If you, Anonymous who was the first one to comment, will send me your name and mailing address, I'll get the set of potholders in the mail to you.
 
And I promise not to post any more pictures of asparagus ferns again within the next couple of years.  Maybe. 

Friday, October 8, 2021

What's Your Guess?

Do you know what the greenery in the foreground of this picture is?
 

First person to correctly identify it will receive . . . 
 

. . . this pair of quilted potholders.
 
And if you have no idea, feel free to make up something! 

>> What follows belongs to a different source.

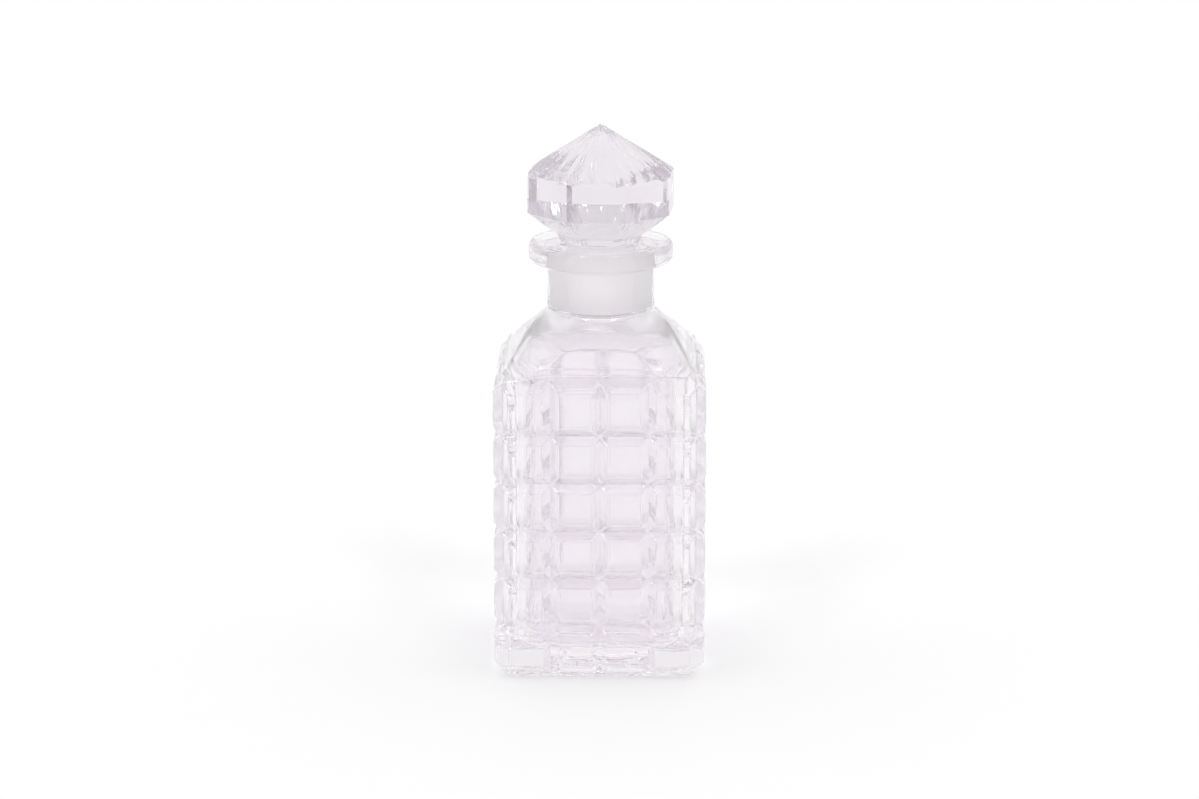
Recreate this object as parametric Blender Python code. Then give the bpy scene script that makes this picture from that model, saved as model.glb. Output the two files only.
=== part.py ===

Wednesday, October 6, 2021

Beware of Ghosts and Ghoulies (and other things) Coming in the Door


We've got a lovely Virginia Creeper vine growing up the south side of our house.  It's especially striking in the fall when it turns from green to a gorgeous red.
 
Many years, it completely covers our bathroom window which Papa Pea doesn't like since it can almost totally darken that little room.
 
This year it hasn't been nearly as luxurious, and I think it is because of lack of moisture.  To reach the spot where it grows, I have to drag the watering hose waaaay over to it, and I'll admit I was negligent in doing so very often this very dry summer.  So that's probably why it didn't grow as much.
 

However, it sent out tendrils across the deck heading for the door.  Papa Pea says it's trying to get inside for the winter and warns we have to be very careful it doesn't succeed in entering as it will then take over the house and possibly strangle us in our sleep.